__Aim of the exercise__. Wherever a line below holds the word "from", copy that line.

>> BEGIN Source data

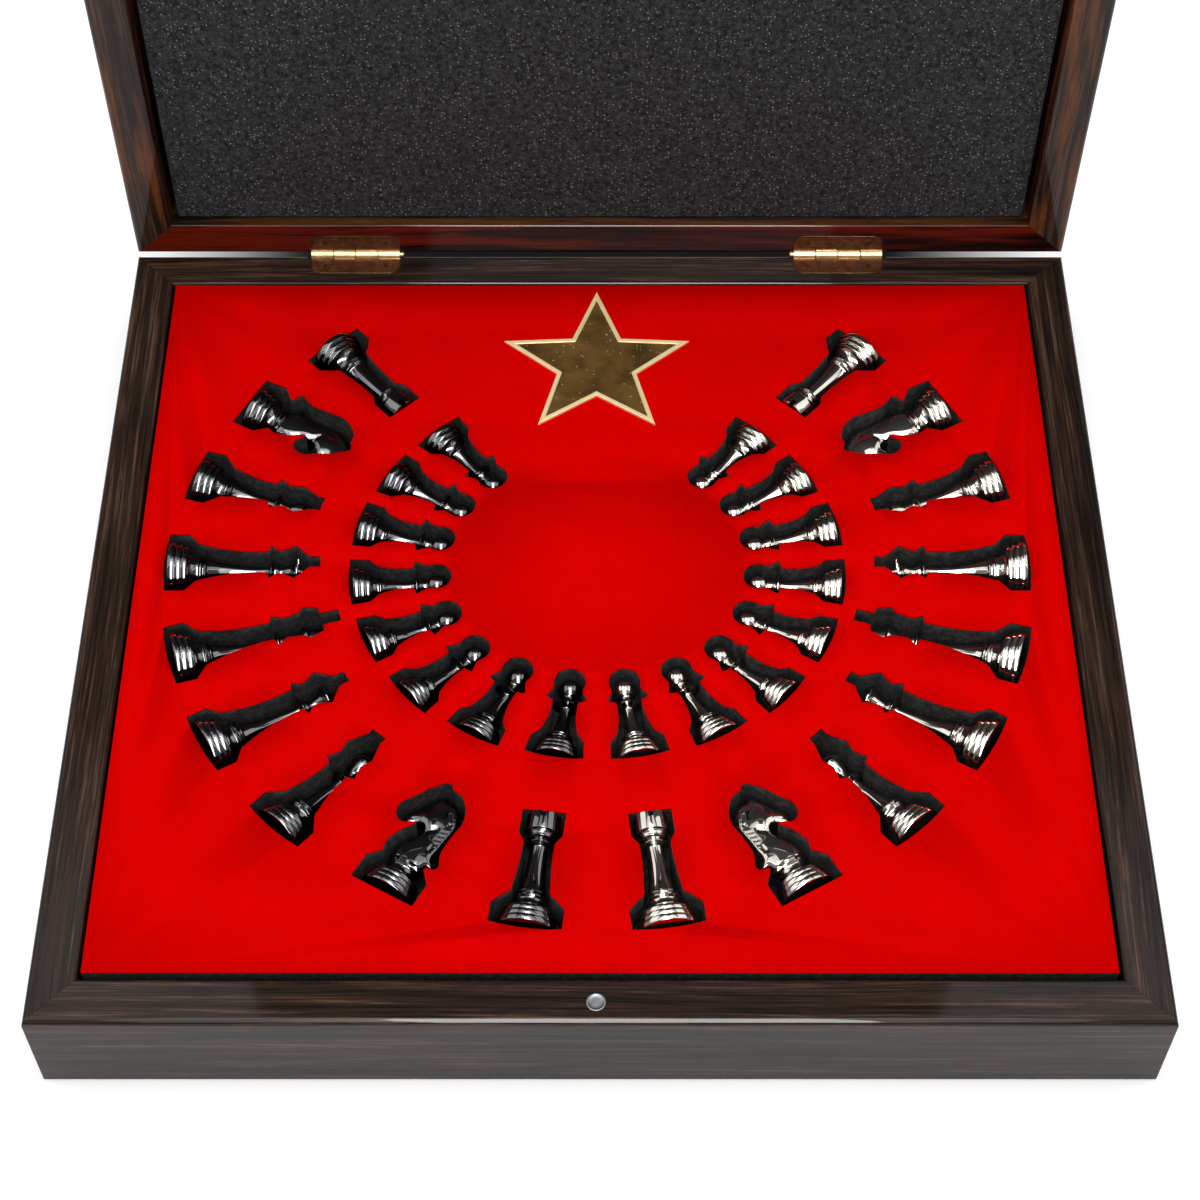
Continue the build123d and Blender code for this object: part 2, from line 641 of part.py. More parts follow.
def tray_layers(deep_pockets, pawn_pockets):
    """Floor foam, the two halves of the profile foam and the velvet, with the pockets cut through."""
    whole = outline([
        (-TRAY_SIDE, TRAY_FRONT),
        (TRAY_SIDE, TRAY_FRONT),
        (TRAY_SIDE, TRAY_BACK),
        (-TRAY_SIDE, TRAY_BACK),
    ])
    bed = whole
    for pocket in deep_pockets:
        bed -= pocket
    cut = bed
    for pocket in pawn_pockets:
        cut -= pocket
    profile = Pos(0, 0, POCKET_FLOOR) * extrude(bed, amount=PAWN_BED)
    profile += Pos(0, 0, POCKET_FLOOR + PAWN_BED) * extrude(cut, amount=FOAM_TOP - POCKET_FLOOR - PAWN_BED)
    return {
        "tray_floor": Pos(0, 0, PANEL_THICKNESS) * extrude(whole, amount=POCKET_FLOOR - PANEL_THICKNESS),
        "tray_foam_left": profile.split(Plane.YZ, keep=Keep.BOTTOM),
        "tray_foam_right": profile.split(Plane.YZ, keep=Keep.TOP),
        "velvet_sheet": Pos(0, 0, FOAM_TOP) * extrude(cut, amount=VELVET_THICKNESS),
    }


def star_plate():
    """Plain five-pointed plate with a raised, bevelled rim."""
    points = []
    for index in range(2 * STAR_POINTS):
        radius = STAR_WAIST_RADIUS if index % 2 else STAR_TIP_RADIUS
        angle = radians(90 + index * 180 / STAR_POINTS)
        points.append((radius * cos(angle), radius * sin(angle)))
    shape = outline(points)
    tip, waist = Vector(*points[0]), Vector(*points[1])
    edge_distance = tip.cross(waist).length / (tip - waist).length
    inner = scale(shape, 1 - STAR_RIM_WIDTH / edge_distance)
    plate = extrude(shape, amount=STAR_THICKNESS)
    plate = chamfer(plate.edges().group_by(Axis.Z)[-1], STAR_BEVEL)
    plate -= Pos(0, 0, STAR_THICKNESS - STAR_RIM_HEIGHT) * extrude(inner, amount=STAR_THICKNESS)
    return Pos(FITTING_SHIFT, TRAY_BACK - STAR_BACK_MARGIN, VELVET_TOP) * plate


# Everything in its place


def build():
    """Every node of the model by name."""
    nodes = {f"base_{name}": part for name, part in frame(BASE_HEIGHT).items()}
    nodes["bottom_panel"] = panel()
    lid = {f"lid_{name}": lid_place(part) for name, part in frame(LID_HEIGHT).items()}
    lid["lid_panel"] = lid_place(panel())
    lid["lid_foam"] = lid_foam()

    kinds = {make.__name__: make() for make in (rook, knight, bishop, queen, king, pawn)}
    deep_pockets, pawn_pockets = [], []
    for seat in seats():
        piece = kinds[seat.kind]
        nodes[seat.name] = lay_down(piece, seat)
        pockets = pawn_pockets if seat.kind == "pawn" else deep_pockets
        pockets.append(pocket_place(piece, seat))
    nodes.update(tray_layers(deep_pockets, pawn_pockets))
    nodes["star_plate"] = star_plate()

    base_screws, lid_screws = [], []
    for side, name in ((-1, "left"), (1, "right")):
        place = Pos(FITTING_SHIFT + side * HINGE_SPACING / 2, 0, 0)
        base_leaf_knuckle = 1 if side < 0 else 0
        nodes[f"{name}_hinge_base_leaf"] = place * leaf(base_leaf_knuckle)
        nodes[f"{name}_hinge_pin"] = place * hinge_pin(side)
        lid[f"{name}_hinge_lid_leaf"] = place * across_rims(leaf(1 - base_leaf_knuckle))
        nodes["base_back_rail"] -= place * hinge_cut()
        lid["lid_back_rail"] -= place * across_rims(hinge_cut())
        base_screws += [place * item for item in screw_pair(0)]
        lid_screws += [place * across_rims(item) for item in screw_pair(0)]
    nodes["base_hinge_screws"] = Compound(base_screws)
    lid["lid_hinge_screws"] = Compound(lid_screws)

    nodes["base_magnet"] = magnet(0)
    nodes["base_front_rail"] -= magnet(MAGNET_FIT)
    lid["lid_magnet"] = across_rims(magnet(0))
    lid["lid_front_rail"] -= across_rims(magnet(MAGNET_FIT))

    for name, part in lid.items():
        nodes[name] = swing_open(part)
    return nodes


os.makedirs("parts", exist_ok=True)
for node_name, node in build().items():
    export_step(node, f"parts/{node_name}.step")
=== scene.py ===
"""Looks of the chess set: wood, foam, velvet, turned and carved pieces and fittings."""

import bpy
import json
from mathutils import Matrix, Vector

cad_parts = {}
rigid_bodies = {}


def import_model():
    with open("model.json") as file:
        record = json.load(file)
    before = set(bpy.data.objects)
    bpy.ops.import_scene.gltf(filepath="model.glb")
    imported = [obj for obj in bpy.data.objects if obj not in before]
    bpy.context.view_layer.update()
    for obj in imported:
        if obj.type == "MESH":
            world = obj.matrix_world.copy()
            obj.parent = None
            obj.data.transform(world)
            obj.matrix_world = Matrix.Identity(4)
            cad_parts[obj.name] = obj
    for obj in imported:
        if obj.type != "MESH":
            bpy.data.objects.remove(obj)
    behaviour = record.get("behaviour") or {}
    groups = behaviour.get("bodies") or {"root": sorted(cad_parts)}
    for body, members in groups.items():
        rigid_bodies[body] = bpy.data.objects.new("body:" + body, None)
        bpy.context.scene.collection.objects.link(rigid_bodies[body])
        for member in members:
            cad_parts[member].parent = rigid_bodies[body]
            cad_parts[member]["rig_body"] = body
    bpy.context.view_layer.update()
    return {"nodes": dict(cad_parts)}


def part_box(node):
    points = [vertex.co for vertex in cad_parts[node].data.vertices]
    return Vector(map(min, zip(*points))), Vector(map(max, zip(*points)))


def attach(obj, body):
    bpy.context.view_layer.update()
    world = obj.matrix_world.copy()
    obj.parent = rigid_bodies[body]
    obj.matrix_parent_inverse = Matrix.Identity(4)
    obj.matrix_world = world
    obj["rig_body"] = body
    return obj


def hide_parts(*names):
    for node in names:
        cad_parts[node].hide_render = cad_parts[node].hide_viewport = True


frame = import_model()

import json
from math import atan2, ceil, cos, hypot, pi, radians, sin, sqrt

import bmesh
import bpy
import numpy as np
from bpy.props import FloatProperty, FloatVectorProperty, IntProperty, PointerProperty
from bpy.types import Operator, Panel, PropertyGroup
from mathutils import Matrix, Vector
from mathutils.noise import noise

bl_info = {
    "name": "Chess set in a wooden case",
    "version": (1, 0, 0),
    "blender": (4, 5, 0),
    "location": "View3D > Sidebar > Chess set",
    "description": "Dresses the packed chess case: wood, foam, velvet, chrome pieces and brass fittings",
    "category": "Object",
}

MM = 0.001
FLAT_ANGLE = 0.4        # degrees between two CAD faces that count as one flat face
MUZZLE_BAND = (30.0, 38.0)      # millimetres above its foot where a knight's muzzle sticks out
SCREW_GAP = 4.0         # millimetres that lie at least between two screw heads
SCREW_HEAD = 2.5        # millimetres from a screw's middle to the edge of its head
SCREW_LENGTH = 9.0      # millimetres from the top of a screw's head to its end
KNUCKLE_REACH = 2.9     # millimetres round a hinge's axis that belong to its knuckles
LID_WARMTH = {"x": 0.35, "z": 0.8}      # share of warm grain in the lid's rails, by the way they run
FLOOR_DROP = 0.0002     # metres from the underside of the case to the floor
LID_GAP_Y = 0.245       # metres from the middle of the case back to the gap between base and lid, where the floor's painted shadow lies
CAMERA_PLACE = (0.0, -0.6428, 0.9336)   # metres, fitted to the corners of the case in the photo
COLOURS = ("black", "silver")
RANKS = ("rook_rear", "knight_rear", "bishop_rear", "queen_rear", "king",
         "queen_front", "bishop_front", "knight_front", "rook_front")
PAWNS = tuple(f"pawn_{number}" for number in range(1, 9))
RAILS = {"front_rail": "x", "back_rail": "x", "left_rail": "y", "right_rail": "y"}


# Settings a user would change


def colour(name, description, default):
    return FloatVectorProperty(name=name, description=description, default=default,
                               subtype="COLOR", size=3, min=0.0, max=1.0)


def length(name, description, default):
    return FloatProperty(name=name, description=description, default=default, unit="LENGTH", min=0.0)


def strength(name, description, default):
    return FloatProperty(name=name, description=description, default=default, min=0.0)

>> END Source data

__Result__.
Continue the build123d and Blender code for this object: part 2, from line 641 of part.py. More parts follow.
from mathutils import Matrix, Vector
from math import atan2, ceil, cos, hypot, pi, radians, sin, sqrt
from bpy.props import FloatProperty, FloatVectorProperty, IntProperty, PointerProperty
from bpy.types import Operator, Panel, PropertyGroup
from mathutils import Matrix, Vector
from mathutils.noise import noise
SCREW_HEAD = 2.5        # millimetres from a screw's middle to the edge of its head
SCREW_LENGTH = 9.0      # millimetres from the top of a screw's head to its end
FLOOR_DROP = 0.0002     # metres from the underside of the case to the floor
LID_GAP_Y = 0.245       # metres from the middle of the case back to the gap between base and lid, where the floor's painted shadow lies